## Given information
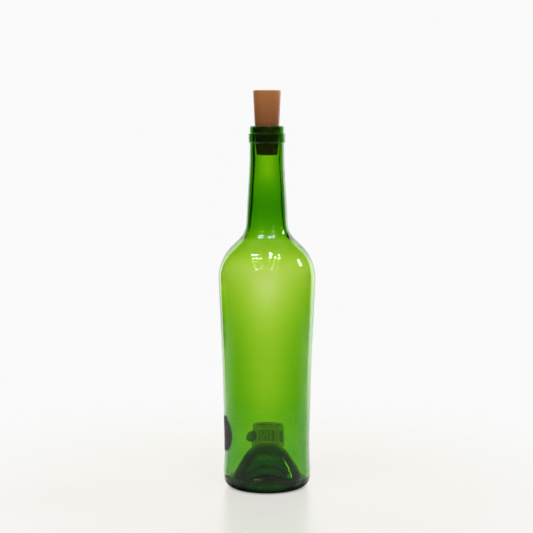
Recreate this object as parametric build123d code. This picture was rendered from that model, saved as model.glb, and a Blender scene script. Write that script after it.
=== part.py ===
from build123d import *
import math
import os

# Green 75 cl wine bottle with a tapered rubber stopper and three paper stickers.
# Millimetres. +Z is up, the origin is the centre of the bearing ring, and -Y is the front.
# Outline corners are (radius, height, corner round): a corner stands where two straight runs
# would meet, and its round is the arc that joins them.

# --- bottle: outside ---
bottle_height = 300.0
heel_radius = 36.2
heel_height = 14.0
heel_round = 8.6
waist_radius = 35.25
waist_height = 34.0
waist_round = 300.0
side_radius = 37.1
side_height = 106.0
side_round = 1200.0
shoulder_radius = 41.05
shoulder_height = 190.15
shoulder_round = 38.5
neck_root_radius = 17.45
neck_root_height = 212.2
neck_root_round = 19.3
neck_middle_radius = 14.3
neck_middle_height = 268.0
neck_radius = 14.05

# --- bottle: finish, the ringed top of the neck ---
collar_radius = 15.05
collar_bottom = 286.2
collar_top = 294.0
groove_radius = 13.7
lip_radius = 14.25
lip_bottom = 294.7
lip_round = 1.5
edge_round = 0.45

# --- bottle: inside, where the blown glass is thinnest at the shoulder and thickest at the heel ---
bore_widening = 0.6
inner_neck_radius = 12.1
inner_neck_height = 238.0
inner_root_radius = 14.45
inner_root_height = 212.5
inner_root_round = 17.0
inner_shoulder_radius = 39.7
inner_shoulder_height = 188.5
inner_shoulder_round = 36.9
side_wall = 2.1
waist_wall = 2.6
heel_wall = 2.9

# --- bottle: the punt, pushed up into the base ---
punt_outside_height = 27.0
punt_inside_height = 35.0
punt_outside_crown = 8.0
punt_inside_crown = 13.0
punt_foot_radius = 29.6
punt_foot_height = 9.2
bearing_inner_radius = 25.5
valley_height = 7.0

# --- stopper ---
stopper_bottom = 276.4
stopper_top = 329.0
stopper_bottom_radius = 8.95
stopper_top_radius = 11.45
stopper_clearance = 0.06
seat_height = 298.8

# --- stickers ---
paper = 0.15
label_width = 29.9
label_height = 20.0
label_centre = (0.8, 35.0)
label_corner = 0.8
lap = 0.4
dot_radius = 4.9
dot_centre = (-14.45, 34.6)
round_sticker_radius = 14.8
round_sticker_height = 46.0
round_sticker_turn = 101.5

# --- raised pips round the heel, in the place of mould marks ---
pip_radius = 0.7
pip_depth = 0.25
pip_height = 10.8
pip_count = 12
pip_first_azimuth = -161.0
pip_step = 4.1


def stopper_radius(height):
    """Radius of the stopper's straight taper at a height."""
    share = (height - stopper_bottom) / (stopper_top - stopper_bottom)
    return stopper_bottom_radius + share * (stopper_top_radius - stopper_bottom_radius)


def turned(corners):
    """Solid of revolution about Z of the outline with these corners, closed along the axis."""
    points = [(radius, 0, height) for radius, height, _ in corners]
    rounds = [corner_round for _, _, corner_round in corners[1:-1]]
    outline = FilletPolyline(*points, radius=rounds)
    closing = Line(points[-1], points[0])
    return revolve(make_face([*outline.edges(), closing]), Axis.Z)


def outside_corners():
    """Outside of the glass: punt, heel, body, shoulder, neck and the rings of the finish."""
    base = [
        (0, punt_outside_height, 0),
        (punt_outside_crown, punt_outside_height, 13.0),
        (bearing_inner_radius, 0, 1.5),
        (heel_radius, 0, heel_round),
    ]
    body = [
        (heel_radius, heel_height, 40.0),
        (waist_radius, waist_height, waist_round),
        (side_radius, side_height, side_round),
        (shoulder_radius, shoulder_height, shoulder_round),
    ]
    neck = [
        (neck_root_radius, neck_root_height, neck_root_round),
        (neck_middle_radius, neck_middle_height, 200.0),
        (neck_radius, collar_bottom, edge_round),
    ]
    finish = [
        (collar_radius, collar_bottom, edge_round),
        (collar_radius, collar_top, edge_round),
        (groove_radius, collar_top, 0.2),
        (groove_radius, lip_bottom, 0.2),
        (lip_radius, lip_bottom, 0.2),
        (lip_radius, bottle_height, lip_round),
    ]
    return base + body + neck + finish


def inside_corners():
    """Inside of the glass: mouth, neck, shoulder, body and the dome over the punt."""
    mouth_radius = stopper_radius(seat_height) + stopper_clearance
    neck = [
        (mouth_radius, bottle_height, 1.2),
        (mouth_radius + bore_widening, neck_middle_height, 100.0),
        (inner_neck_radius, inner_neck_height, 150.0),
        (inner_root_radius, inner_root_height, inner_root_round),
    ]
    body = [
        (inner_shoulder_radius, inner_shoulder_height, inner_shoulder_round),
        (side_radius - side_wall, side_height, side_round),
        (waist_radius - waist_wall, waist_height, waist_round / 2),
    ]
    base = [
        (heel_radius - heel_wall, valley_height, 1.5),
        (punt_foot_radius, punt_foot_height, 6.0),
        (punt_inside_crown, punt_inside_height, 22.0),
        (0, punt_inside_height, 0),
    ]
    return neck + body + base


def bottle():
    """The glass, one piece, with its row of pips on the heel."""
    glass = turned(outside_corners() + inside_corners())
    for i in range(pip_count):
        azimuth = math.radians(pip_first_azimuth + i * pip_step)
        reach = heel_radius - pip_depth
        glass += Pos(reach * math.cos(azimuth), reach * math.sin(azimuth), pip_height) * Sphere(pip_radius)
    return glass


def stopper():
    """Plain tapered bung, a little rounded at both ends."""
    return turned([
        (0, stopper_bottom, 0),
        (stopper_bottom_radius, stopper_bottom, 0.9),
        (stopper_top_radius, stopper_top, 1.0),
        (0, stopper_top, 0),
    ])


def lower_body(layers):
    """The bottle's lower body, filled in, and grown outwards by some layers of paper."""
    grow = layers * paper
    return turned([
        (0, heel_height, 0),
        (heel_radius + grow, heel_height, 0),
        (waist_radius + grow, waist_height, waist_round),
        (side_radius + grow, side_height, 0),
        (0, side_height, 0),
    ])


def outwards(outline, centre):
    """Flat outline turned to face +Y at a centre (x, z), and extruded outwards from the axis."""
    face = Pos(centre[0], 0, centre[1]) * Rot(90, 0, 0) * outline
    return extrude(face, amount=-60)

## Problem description
Output all of the material exactly as written.

## Written solution
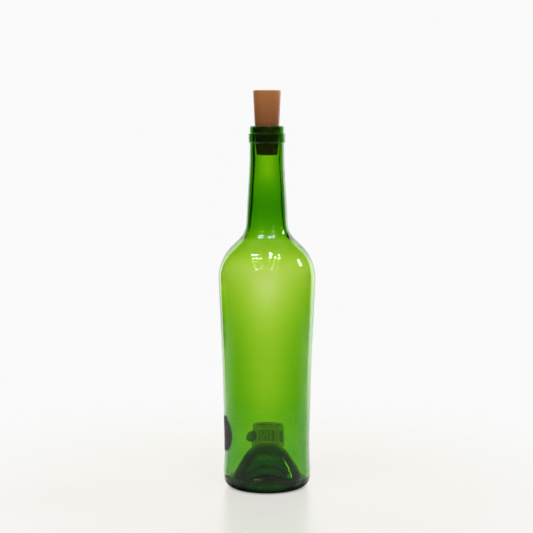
Recreate this object as parametric build123d code. This picture was rendered from that model, saved as model.glb, and a Blender scene script. Write that script after it.
=== part.py ===
from build123d import *
import math
import os

# Green 75 cl wine bottle with a tapered rubber stopper and three paper stickers.
# Millimetres. +Z is up, the origin is the centre of the bearing ring, and -Y is the front.
# Outline corners are (radius, height, corner round): a corner stands where two straight runs
# would meet, and its round is the arc that joins them.

# --- bottle: outside ---
bottle_height = 300.0
heel_radius = 36.2
heel_height = 14.0
heel_round = 8.6
waist_radius = 35.25
waist_height = 34.0
waist_round = 300.0
side_radius = 37.1
side_height = 106.0
side_round = 1200.0
shoulder_radius = 41.05
shoulder_height = 190.15
shoulder_round = 38.5
neck_root_radius = 17.45
neck_root_height = 212.2
neck_root_round = 19.3
neck_middle_radius = 14.3
neck_middle_height = 268.0
neck_radius = 14.05

# --- bottle: finish, the ringed top of the neck ---
collar_radius = 15.05
collar_bottom = 286.2
collar_top = 294.0
groove_radius = 13.7
lip_radius = 14.25
lip_bottom = 294.7
lip_round = 1.5
edge_round = 0.45

# --- bottle: inside, where the blown glass is thinnest at the shoulder and thickest at the heel ---
bore_widening = 0.6
inner_neck_radius = 12.1
inner_neck_height = 238.0
inner_root_radius = 14.45
inner_root_height = 212.5
inner_root_round = 17.0
inner_shoulder_radius = 39.7
inner_shoulder_height = 188.5
inner_shoulder_round = 36.9
side_wall = 2.1
waist_wall = 2.6
heel_wall = 2.9

# --- bottle: the punt, pushed up into the base ---
punt_outside_height = 27.0
punt_inside_height = 35.0
punt_outside_crown = 8.0
punt_inside_crown = 13.0
punt_foot_radius = 29.6
punt_foot_height = 9.2
bearing_inner_radius = 25.5
valley_height = 7.0

# --- stopper ---
stopper_bottom = 276.4
stopper_top = 329.0
stopper_bottom_radius = 8.95
stopper_top_radius = 11.45
stopper_clearance = 0.06
seat_height = 298.8

# --- stickers ---
paper = 0.15
label_width = 29.9
label_height = 20.0
label_centre = (0.8, 35.0)
label_corner = 0.8
lap = 0.4
dot_radius = 4.9
dot_centre = (-14.45, 34.6)
round_sticker_radius = 14.8
round_sticker_height = 46.0
round_sticker_turn = 101.5

# --- raised pips round the heel, in the place of mould marks ---
pip_radius = 0.7
pip_depth = 0.25
pip_height = 10.8
pip_count = 12
pip_first_azimuth = -161.0
pip_step = 4.1


def stopper_radius(height):
    """Radius of the stopper's straight taper at a height."""
    share = (height - stopper_bottom) / (stopper_top - stopper_bottom)
    return stopper_bottom_radius + share * (stopper_top_radius - stopper_bottom_radius)


def turned(corners):
    """Solid of revolution about Z of the outline with these corners, closed along the axis."""
    points = [(radius, 0, height) for radius, height, _ in corners]
    rounds = [corner_round for _, _, corner_round in corners[1:-1]]
    outline = FilletPolyline(*points, radius=rounds)
    closing = Line(points[-1], points[0])
    return revolve(make_face([*outline.edges(), closing]), Axis.Z)


def outside_corners():
    """Outside of the glass: punt, heel, body, shoulder, neck and the rings of the finish."""
    base = [
        (0, punt_outside_height, 0),
        (punt_outside_crown, punt_outside_height, 13.0),
        (bearing_inner_radius, 0, 1.5),
        (heel_radius, 0, heel_round),
    ]
    body = [
        (heel_radius, heel_height, 40.0),
        (waist_radius, waist_height, waist_round),
        (side_radius, side_height, side_round),
        (shoulder_radius, shoulder_height, shoulder_round),
    ]
    neck = [
        (neck_root_radius, neck_root_height, neck_root_round),
        (neck_middle_radius, neck_middle_height, 200.0),
        (neck_radius, collar_bottom, edge_round),
    ]
    finish = [
        (collar_radius, collar_bottom, edge_round),
        (collar_radius, collar_top, edge_round),
        (groove_radius, collar_top, 0.2),
        (groove_radius, lip_bottom, 0.2),
        (lip_radius, lip_bottom, 0.2),
        (lip_radius, bottle_height, lip_round),
    ]
    return base + body + neck + finish


def inside_corners():
    """Inside of the glass: mouth, neck, shoulder, body and the dome over the punt."""
    mouth_radius = stopper_radius(seat_height) + stopper_clearance
    neck = [
        (mouth_radius, bottle_height, 1.2),
        (mouth_radius + bore_widening, neck_middle_height, 100.0),
        (inner_neck_radius, inner_neck_height, 150.0),
        (inner_root_radius, inner_root_height, inner_root_round),
    ]
    body = [
        (inner_shoulder_radius, inner_shoulder_height, inner_shoulder_round),
        (side_radius - side_wall, side_height, side_round),
        (waist_radius - waist_wall, waist_height, waist_round / 2),
    ]
    base = [
        (heel_radius - heel_wall, valley_height, 1.5),
        (punt_foot_radius, punt_foot_height, 6.0),
        (punt_inside_crown, punt_inside_height, 22.0),
        (0, punt_inside_height, 0),
    ]
    return neck + body + base


def bottle():
    """The glass, one piece, with its row of pips on the heel."""
    glass = turned(outside_corners() + inside_corners())
    for i in range(pip_count):
        azimuth = math.radians(pip_first_azimuth + i * pip_step)
        reach = heel_radius - pip_depth
        glass += Pos(reach * math.cos(azimuth), reach * math.sin(azimuth), pip_height) * Sphere(pip_radius)
    return glass


def stopper():
    """Plain tapered bung, a little rounded at both ends."""
    return turned([
        (0, stopper_bottom, 0),
        (stopper_bottom_radius, stopper_bottom, 0.9),
        (stopper_top_radius, stopper_top, 1.0),
        (0, stopper_top, 0),
    ])


def lower_body(layers):
    """The bottle's lower body, filled in, and grown outwards by some layers of paper."""
    grow = layers * paper
    return turned([
        (0, heel_height, 0),
        (heel_radius + grow, heel_height, 0),
        (waist_radius + grow, waist_height, waist_round),
        (side_radius + grow, side_height, 0),
        (0, side_height, 0),
    ])


def outwards(outline, centre):
    """Flat outline turned to face +Y at a centre (x, z), and extruded outwards from the axis."""
    face = Pos(centre[0], 0, centre[1]) * Rot(90, 0, 0) * outline
    return extrude(face, amount=-60)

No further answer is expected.